La clasificación de gastos e ingresos no deja de ser en buena parte arbitraria:

  • ¿Incluimos las no contributivas como pensiones o las catalogamos como prestaciones sociales?
  • Y si mañana un Gobierno decide cambiar por completo el sistema tributario, dejar de cobrar cotizaciones y centrar la recaudación en IRPF e IVA. ¿Estaría más en riesgo la Seguridad Social? Hay países en los que no existe el concepto cotización o este impuesto es muy bajo; y la mayoría de los ingresos para pagar las pensiones llegan todos vía tributos convencionales.

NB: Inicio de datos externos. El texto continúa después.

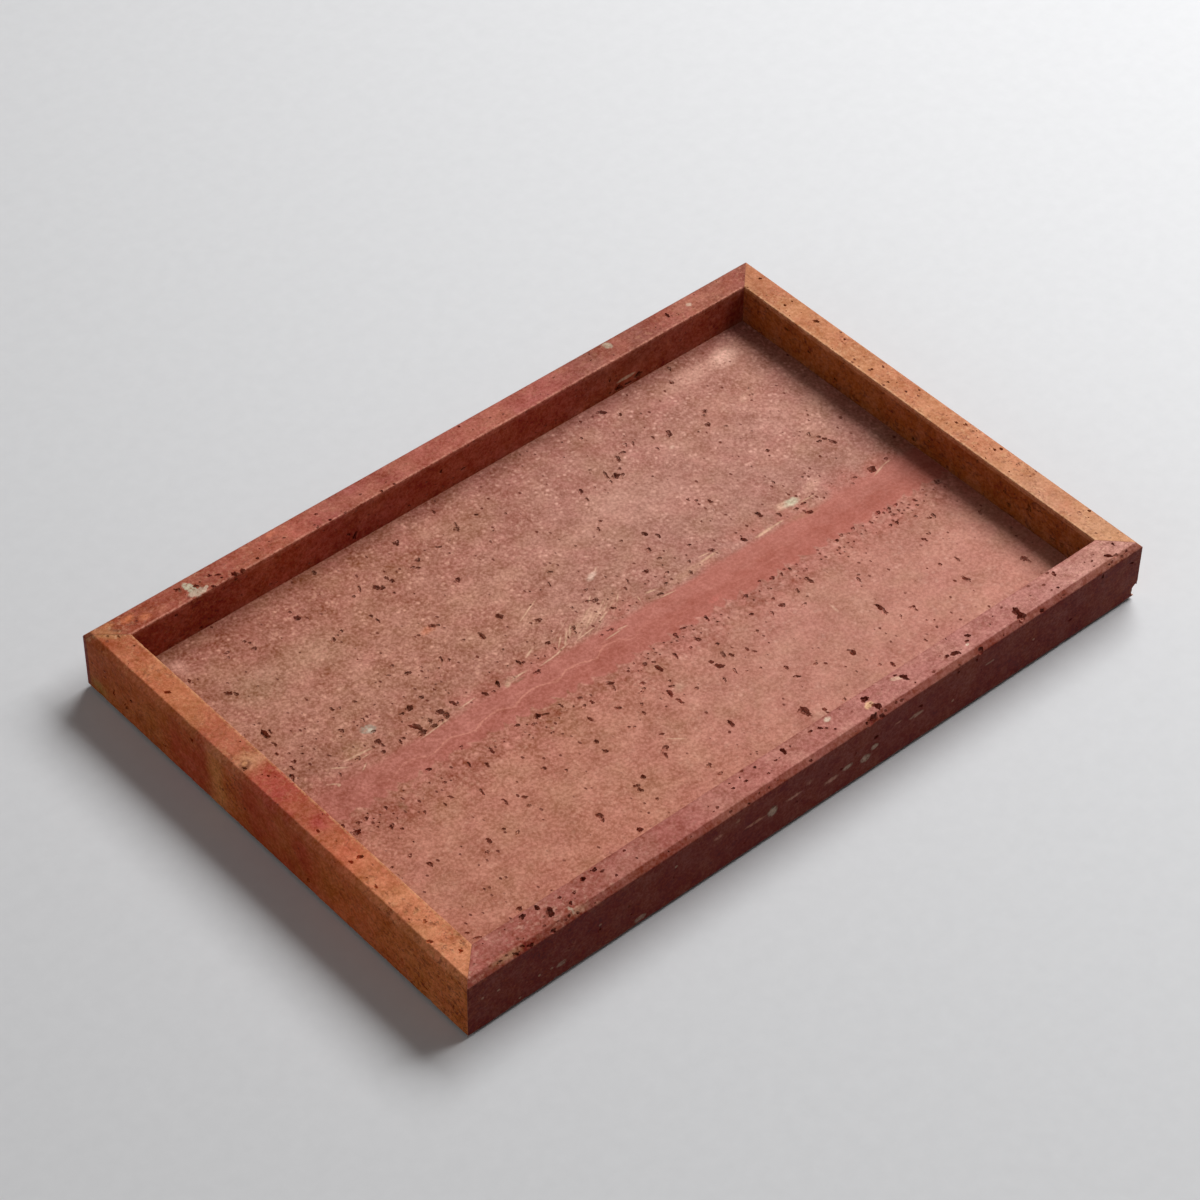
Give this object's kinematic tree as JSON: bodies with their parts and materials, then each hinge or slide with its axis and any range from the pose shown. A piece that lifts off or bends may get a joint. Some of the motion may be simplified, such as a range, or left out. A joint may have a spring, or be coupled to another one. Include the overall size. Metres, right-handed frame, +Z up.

Como vemos, tenía razón Cristóbal Montoro cuando dijo, en la presentación de esos PGE para 2018 que tanto están dando que hablar, que la Seguridad Social no está quebrada como no lo está ningún departamento del Estado. Al final, las prestaciones dependen de la capacidad de recaudación de ese Estado por todos los conceptos. En este punto, que los gastos de las clases pasivas se paguen por el organismo Seguridad Social en vez del organismo Ministerio de Hacienda no cambia nada. Sí, es cierto que habrá algunas transferencias más entre diversos departamentos del Gobierno. Y sí, también es cierto que quedará más claro cuál es el montante total del gasto en pensiones públicas. Pero ni las bases ni la seguridad de los pensionistas cambian, ni para bien ni para mal. Si se trata de organizar las cuentas, es una opción; si el objetivo es sólo engañar a la opinión pública moviendo cajas sería una forma muy poco limpia de trilerismo presupuestario.